Artist’s impression; size of debris exaggerated as compared with the Earth. (Image courtesy ESA)

DLR Space Management has commissioned the Bochum space experts at SCISYS Deutschland GmbH to implement a central database for data and information as part of the EU Space Surveillance and Tracking Project (EUSST).

The accumulation of debris in space is a problem that is increasingly occupying the United Nations as well as national and international space organisations. Space debris endangers active satellites and space stations. The aim of international and national efforts is there-fore to prevent collisions and damage to satellites more effectively in the future. This can be achieved by constantly monitoring as many potentially dangerous objects as possible on different Earth orbits.

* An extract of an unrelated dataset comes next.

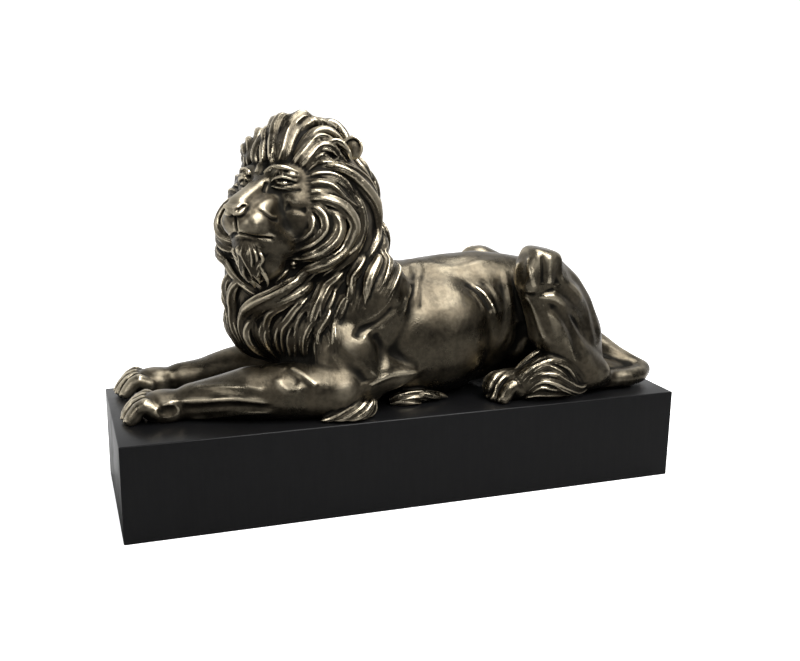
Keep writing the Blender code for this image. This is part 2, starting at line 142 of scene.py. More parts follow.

To this end, SCISYS already started in mid-2018 to set up and operate a central database for DLR space management as part of the European project “EU Space Surveillance and Tracking” (EUSST).

In August 2019, a further long-term contract was awarded for the implementation of the database, with extension options until 2025. With its expertise in databases, web applications and software interfaces, SCISYS supports both the EUSST database currently under construction and the database used exclusively for national evaluations by the German Space Operations Centre (Weltraumlagezentrum) in Uedem.

With the common goal of being able to identify and ward off dangers from space debris at an early stage, observation data is shared via the database developed by SCISYS in order to create a European catalogue of orbital data.

Where does space debris come from?

For decades people have been using technology in space to look at the earth, the sun, the moon, nearby planets and even the depths of the universe. For this purpose, a large number of spacecraft have been launched, satellites have been placed in different orbits and the construction and maintenance of entire space stations have been conducted. Over the years, this has resulted in a large number of inactive objects in space that potentially pose a threat to the active space infrastructure. Collisions have already occurred. These collisions even release new space debris of various sizes and thus increase the risk for the future exploitation of space. With the support of this database, a central interface for the provision of measurement data and the exchange of orbital data is emerging within the framework of the EUSST project in order to generate services and procedures and thus reduce the risk of spacecraft damage or even loss, caused by space debris.